Quel regard portez-vous sur la sélection 2015 du Guide Michelin ?
On sent qu’il y a eu un tournant. Une réflexion sur la cuisine de demain. C’est une jolie sélection qui récompense aussi bien des maisons de chef que des groupes, des brigades. La province n’a pas été oubliée, il y a une belle homogénéité. Le soutien du gouvernement est également un beau message pour la gastronomie française et c’est un honneur d’en être l'un des ambassadeurs. 

Quelles sont vos envies pour vos deux maisons dans les mois à venir ?
Qu’elles vivent ensemble tout en gardant leur indépendance. Je souhaite y préserver la vision d’une gastronomie basée le bien être des clients et celui de ceux qui la font. Les deux maisons sont distantes de 500 bornes mais je vais tâcher de conserver la cohésion que j'y ai instaurée.
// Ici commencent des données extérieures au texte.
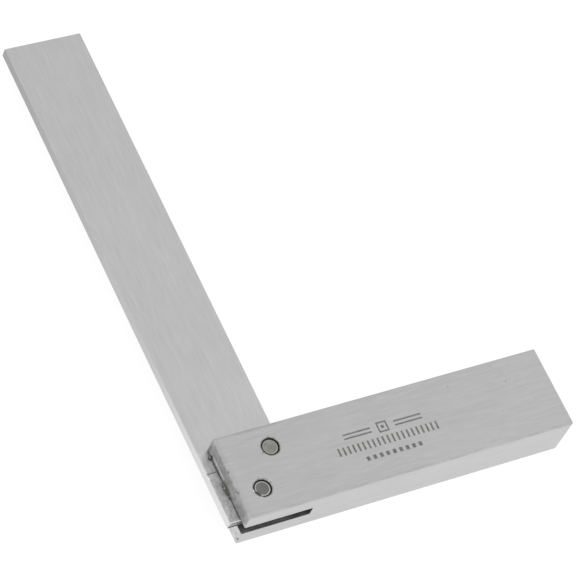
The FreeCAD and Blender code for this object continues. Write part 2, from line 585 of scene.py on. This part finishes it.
# %% [markdown]
# ## A generic etched mark
#
# The size and other marks are etched on the stock's top as dull grey lines with no depth. A plain sign
# stands in for them here, with no lettering: a square with a dot between double lines, a band of upright
# strokes and a row of small blocks. A band is one soft rectangle, cut into strokes by a ramp that repeats.

# %% The etched mark
mark_x = end_x + 37.4
STROKE = 0.34
EDGE_FADE = 0.09
SQUARE_HALF, SQUARE_LOW, SQUARE_HIGH = 1.25, 10.3, 12.8


def etched(x_range, y_range):
    """A bar on the stock's top, measured from the middle of the mark and the front face."""
    return steel.rectangle(
        (mark_x + x_range[0], front_y + y_range[0], top_z - 0.05),
        (mark_x + x_range[1], front_y + y_range[1], top_z + 1.0), EDGE_FADE)


def strokes(band, pitch, share):
    """The band cut into upright strokes."""
    from_middle = math_node(steel.tree, "SUBTRACT", steel.along("X"), mark_x)
    ramp = math_node(steel.tree, "PINGPONG", from_middle, pitch / 2)
    stroke = steel.spread(ramp, 1.0, 0.0, share * pitch / 2 - EDGE_FADE, share * pitch / 2 + EDGE_FADE)
    return steel.both(band, stroke)


mark = etched((-0.35, 0.35), (11.2, 11.9))
for low in (SQUARE_LOW, SQUARE_HIGH - STROKE):
    mark = steel.either(mark, etched((-SQUARE_HALF, SQUARE_HALF), (low, low + STROKE)))
for side in (-1, 1):
    upright = sorted((side * SQUARE_HALF, side * (SQUARE_HALF - STROKE)))
    mark = steel.either(mark, etched(upright, (SQUARE_LOW, SQUARE_HIGH)))
    for row in (10.9, 11.85):
        mark = steel.either(mark, etched(sorted((side * 2.9, side * 9.6)), (row, row + STROKE)))
mark = steel.either(mark, strokes(etched((-12.6, 12.6), (7.5, 9.4)), 1.2, 0.38))
mark = steel.either(mark, strokes(etched((-7.2, 7.2), (4.9, 5.9)), 1.6, 0.5))
mark = steel.both(mark, steel.blotches((3.0, 3.0, 1.0), 0.75, 1.0))
steel.lay(mark, grey(0.11, (1.0, 0.97, 0.86)), 0.6)
stock_steel = steel.done()

# %% [markdown]
# ## The blade's finish
#
# The blade is ground along its own length, so its grain runs along Y. Its outer edge was ground in another
# pass and is duller towards the tip. Near the heel, beside the stock, the face was scraped when the square
# was set, so it is rougher and blotchy there, up to a line scratched across it. Painted light brightens
# that strip and fades out a little beyond the line. The heel's lower edge carries a painted shadow, and a
# glint is painted on the nick in the outer edge.

# %% The blade steel
steel = Finish("blade_steel")
steel.grind(ALONG_Y, 0.555, 0.645, (0.30, 0.38), 0.003)
SCRIBE_FROM_HEEL = 11.9
scribe_y = blade_low.y + SCRIBE_FROM_HEEL
# A painted glint, a near-white spot, sits on the nick in the outer edge where the scribed line starts.
edge_nick_glint = Vector((blade_low.x + 0.1, scribe_y - 0.9, blade_high.z - 0.05))
EDGE_GLINT_REACH, EDGE_GLINT_GREY = 0.4, 0.98


def on_heel(x_range, y_range, z_range, softness):
    """A soft rectangle near the heel, measured from the blade's lowest corner."""
    near, far = (blade_low + Vector(corner) for corner in zip(x_range, y_range, z_range))
    return steel.rectangle(near, far, softness)


# Beside the stock, pale blotches of painted light brighten the strip, and darker blotches show the
# scraping.
scraped_with_painted_light = on_heel((-1, 2.5), (-1, SCRIBE_FROM_HEEL), (0.5, 4), 0.1)
steel.stain(scraped_with_painted_light, (1.6, 0.5, 1.0), (0.4, 1.0), grey(0.88), 0.45)
steel.stain(scraped_with_painted_light, (1.2, 0.9, 1.3), (0.0, 0.45), grey(0.4), 0.5)
# The painted light fades out beyond the scribed line.
painted_light_beyond_scribe = on_heel((-1, 2.5), (SCRIBE_FROM_HEEL, 17.0), (0.5, 4), 0.5)
steel.stain(painted_light_beyond_scribe, (1.6, 0.5, 1.0), (0.2, 0.6), grey(0.88), 0.45)
scribe_dirt = on_heel((0, 2.5), (SCRIBE_FROM_HEEL - 0.06, SCRIBE_FROM_HEEL + 0.06), (1, 4), 0.06)
steel.lay(scribe_dirt, grey(0.2), 0.5)
glue_smear = on_heel((1.9, 2.6), (6.0, 9.3), (2, 4), 0.2)
steel.stain(glue_smear, (3.0, 3.0, 1.0), (0.0, 0.8), grey(0.12, BROWN), 0.4)
# A painted shadow along the heel's lower edge, near black and not metal.
lower_edge_shadow = on_heel((0.05, 2.6), (-1, 0.2), (-1, 0.8), 0.15)
steel.lay(lower_edge_shadow, grey(0.02), 0.9, metal=0.0)
heel_dull = on_heel((-1, 2.6), (-1, 0.02), (0.3, 2.15), 0.1)
steel.stain(heel_dull, (1.2, 1.0, 2.0), (0.4, 1.0), grey(0.27), 0.5)
# A dark band just below the heel's top edge.
upper_edge_dark_band = on_heel((0.6, 2.3), (-1, 0.02), (1.6, 2.05), 0.1)
steel.lay(upper_edge_dark_band, grey(0.04), 0.7, metal=0.0)
steel.lay(steel.spot(edge_nick_glint, EDGE_GLINT_REACH), grey(EDGE_GLINT_GREY), 0.25)
blade_steel = steel.done()

# %% The blade's outer edge
edge = Finish("blade_edge_steel")
edge.grind(ALONG_Y, 0.52, 0.60, (0.28, 0.36), 0.003)
towards_tip = edge.spread(edge.along("Y"), 0.0, 1.0, blade_low.y + 20, blade_high.y)
edge.lay(towards_tip, grey(0.35), 0.4)
towards_heel = edge.spread(edge.along("Y"), 1.0, 0.0, blade_low.y + 6, blade_low.y + 40)
edge.lay(towards_heel, grey(0.72), 0.3)
edge.lay(edge.spot(edge_nick_glint, EDGE_GLINT_REACH), grey(EDGE_GLINT_GREY), 0.25)
blade_edge_steel = edge.done()

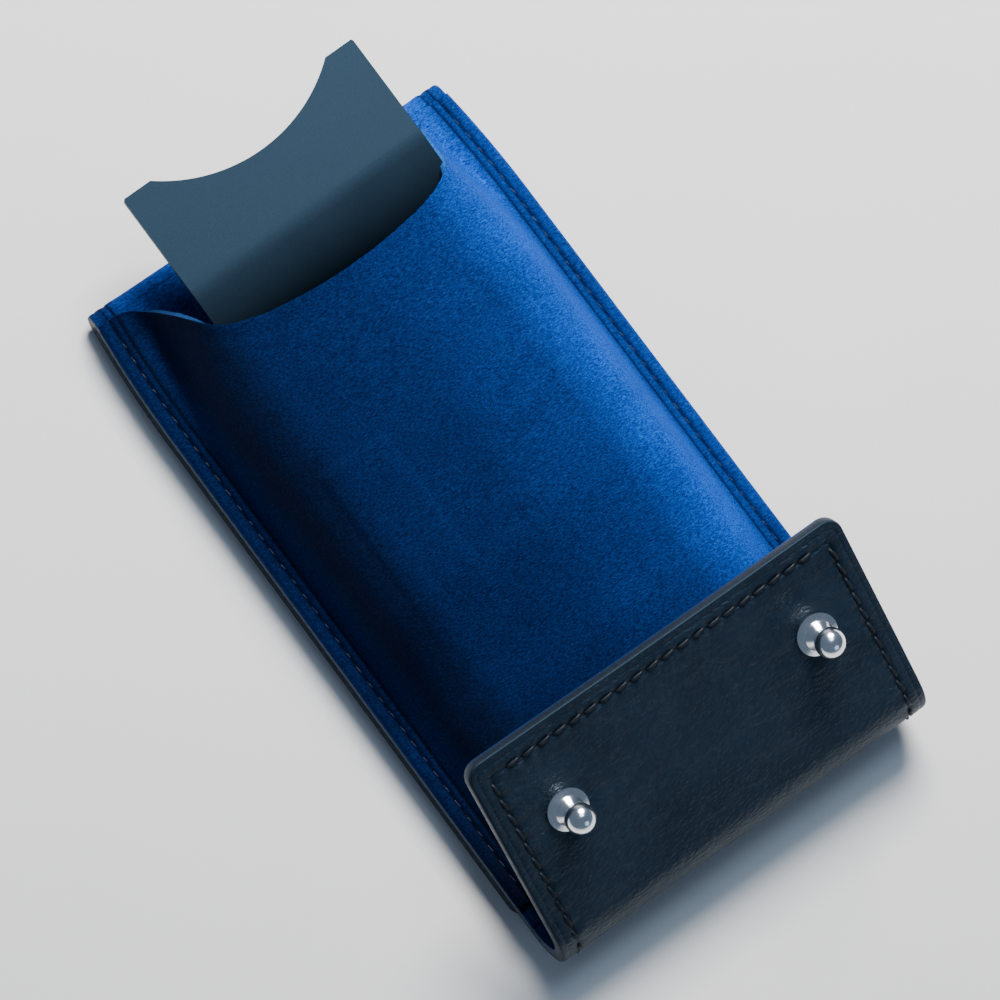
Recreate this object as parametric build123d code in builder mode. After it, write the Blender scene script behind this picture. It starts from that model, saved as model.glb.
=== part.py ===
from build123d import *
import os
from math import cos, radians, sin

# A stud-closed leather pouch for a spring bar tool, lying open on its back.
# One long strip, smooth leather on one side and suede on the other, makes the cover,
# the back and the stud flap. All lengths in mm, +Y towards the mouth, +Z up.

# --- driving dimensions -------------------------------------------------------------
width = 75.0
body_length = 136.6  # outside of the bottom turn to outside of the top fold
mouth_overhang = 10.0  # how far the insert plate stands out beyond the top fold
waist = 1.2  # how much each side draws in at the top fold
waist_length = 22.0

leather = 1.3
suede = 1.3
strip = leather + suede
fold_inner = 0.4  # the smooth side is doubled almost flat on itself
corner_radius = 3.0

turn_radius = 7.8  # outside of the bottom turn
flap_slope = 38.9  # how far the unbuttoned stud flap springs up
flap_length = 35.5

spine_length = 13.9  # part of the cover that stands behind the filled pocket
cover_length = 108.7

stud_spread = 50.6  # between the two studs
stud_to_edge = 16.3  # from the flap's free edge to the studs
slot_to_edge = 7.0  # from the cover's free edge to its slots
slot_width = 6.0
slot_length = 9.0

stitch_pitch = 3.1
stitch_length = 2.3
stitch_width = 0.6
stitch_height = 0.3
stitch_inset = 3.4

pocket_suede = 1.2
pocket_margin = 4.0  # flat sewn border at each side of the pocket
pocket_shoulder = 6.0  # how far the pocket's sides lean in
pocket_mouth_z = 20.6
pocket_crest_z = 19.8  # the top stays nearly level down to here
pocket_middle_z = 16.0
pocket_toe_z = 14.0
pocket_foot = 12.0  # lengths of the pocket's outline, measured from the bottom turn
pocket_toe = 24.0
pocket_middle = 46.0
pocket_crest = 60.0
pocket_top = 125.0
pocket_to_fold = 0.6
mouth_side = 122.6  # mouth at the pocket's two ridges
mouth_middle = 114.6
ridge_round = 3.0

plate_width = 48.0
plate_thickness = 1.0
plate_tip_z = 21.8
plate_outer_length = 20.0
plate_outer_slope = 7.5
plate_inner_length = 13.0
plate_inner_slope = 15.0
plate_bend_radius = 16.0
plate_shift = 1.1  # the plate lies a little to the right of the middle
plate_skew = 1.5  # and a little askew
notch_width = 36.8
notch_depth = 6.5

loop_x = -17.0
loop_width = 13.1
loop_height = 9.0
loop_wall = 1.2
loop_border = 2.6
loop_round = 3.5
loop_low = 54.0
loop_high = 83.5

tool_low = 23.0
tool_high = 84.0
handle_diameter = 6.0
handle_length = 34.0
handle_play = 0.3  # between the handle and the lining under it
groove_count = 7
groove_width = 0.9
groove_depth = 0.4
collar_length = 4.0
collar_front = 1.5  # cylindrical part of each collar
tip_radius = 1.2
tip_root = 2.5  # round shank between a collar and its tip
fork_reach = 1.9  # half the fork's width
fork_gap = 0.5  # half the gap between its prongs
fork_depth = 2.2
blade_thickness = 1.0
pin_radius = 0.4

# --- places worked out from them ----------------------------------------------------
total_length = body_length + mouth_overhang
origin_y = -total_length / 2  # the bottom turn's outside; the rest is measured from it
half = width / 2

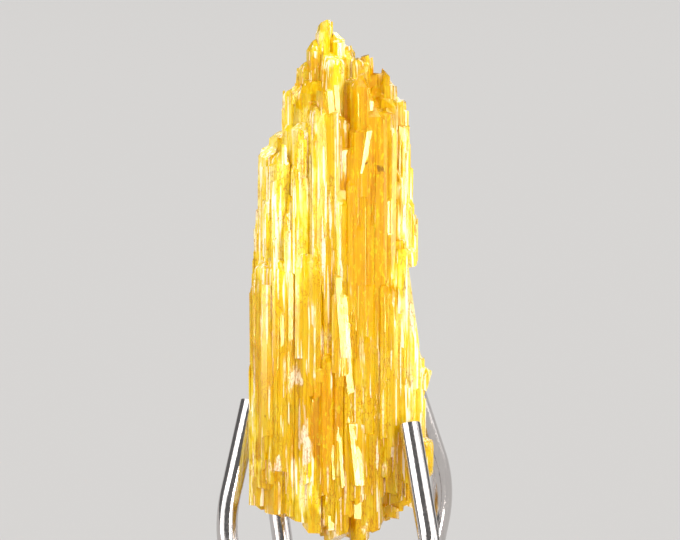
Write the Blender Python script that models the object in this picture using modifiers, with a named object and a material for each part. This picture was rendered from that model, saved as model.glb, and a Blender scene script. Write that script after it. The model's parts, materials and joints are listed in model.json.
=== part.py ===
"""Legrandite crystal standing upright in a four-prong wire holder, at its real size.

The crystal is one solid: a bundle of parallel six-sided laths that grew together along the vertical
axis. It ends in a ragged peak and is broken off in steps at the foot. Four bent steel wires grip its
lower half. They are set in the boss of a round turned base.
The origin is the centre of the base's underside, +Z is up and the crystal's broad face looks along -Y.
"""
import math
import random

import bmesh
import bpy
from mathutils import Matrix, Vector

MM = 0.001
COLLECTION = "legrandite_crystal"

# The crystal's form in mm. Edges are (height, across), and faces are (share of the half width, depth).
LEFT_EDGE = [
    (15.2, -3.35), (15.7, -3.50), (21.0, -3.60), (24.8, -3.52), (26.0, -3.38), (28.5, -3.24),
    (30.0, -3.00), (30.5, -2.40), (32.3, -2.10), (33.4, -1.45), (34.4, -1.00), (34.9, -0.66),
]
RIGHT_EDGE = [
    (14.1, 0.60), (14.4, 1.30), (14.8, 1.90), (15.2, 2.50), (15.6, 3.10), (17.6, 3.70), (19.4, 3.32),
    (20.6, 3.62), (22.2, 3.05), (24.7, 2.84), (26.6, 3.08), (28.6, 2.96), (30.6, 2.72), (32.0, 2.40),
    (33.0, 1.85), (33.6, 1.15), (34.3, 0.10), (34.9, -0.45),
]
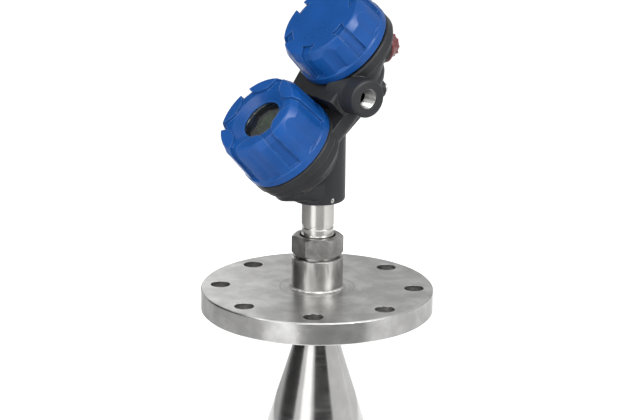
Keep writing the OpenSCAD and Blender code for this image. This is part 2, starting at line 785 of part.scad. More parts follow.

Une façon de faire un pied de nez au débat sur les violences en cuisine...
J’ai récupéré pas mal de jeunes abîmés, qui ne croyaient plus en leur avenir dans le métier. La violence n'est pas partout, le fait d’en parler a permis de calmer un peu les choses mais il y une omerta très forte au sein de la profession. Je suis un des seuls à avoir ouvert sa bouche sur les réseaux sociaux. L’idée n’est pas d’entrer en guerre contre tel ou tel chef mais plutôt de remettre la passion au centre de la cuisine. Il faut recadrer les choses. J’ai été élevé à la dure, dans des maisons violentes. J’ai failli craquer des dizaines de fois. J’étais assez timide, fragile. Et finalement, j’ai tenu. Tant qu’on ne me jetait pas dehors, je restais, je m’accrochais alors même qu’on me disait de foutre le camp et que j’étais un bon à rien. J’ai pris le contre-pied dans mes maisons et mon personnel n'en est pas moins mauvais. Une ambiance saine est gage de sérénité tant pour mes jeunes que pour moi. Je ne rentre pas chez moi fatigué d’avoir crié et mes jeunes ne viennent pas travailler la peur au ventre. Je ne comprends pas qu’on puisse travailler dans un univers de stress. La société est déjà tellement fragile qu’il ne faut pas fragiliser davantage les jeunes. Nous les "anciens", sommes là pour leur construire un environnement sain, droit. On est des passeurs. Il faut impérativement redorer le blason de l’humain en cuisine. Idem pour la salle, qui souffre d’un déficit de visibilité. 

La féminisation des cuisines est-elle réelle ?
Il y a eu une forte féminisation des cuisines avec un gros pic il y a 2/3 ans lié à la médiatisation du métier. Cela s’est un peu calmé avec la prise de conscience de la difficulté du métier. Ce qui a évolué c’est l’image de la femme dans une brigade. Avant, une femme en cuisine, c’était l’attraction, on disait "on a une femme", aujourd’hui, c’est naturel, intégré et elles ont accès à des postes de responsabilités. J’espère qu’on en aura de plus en plus. Je suis très admiratif du travail de Stéphanie LeQuellec, elle est incroyable.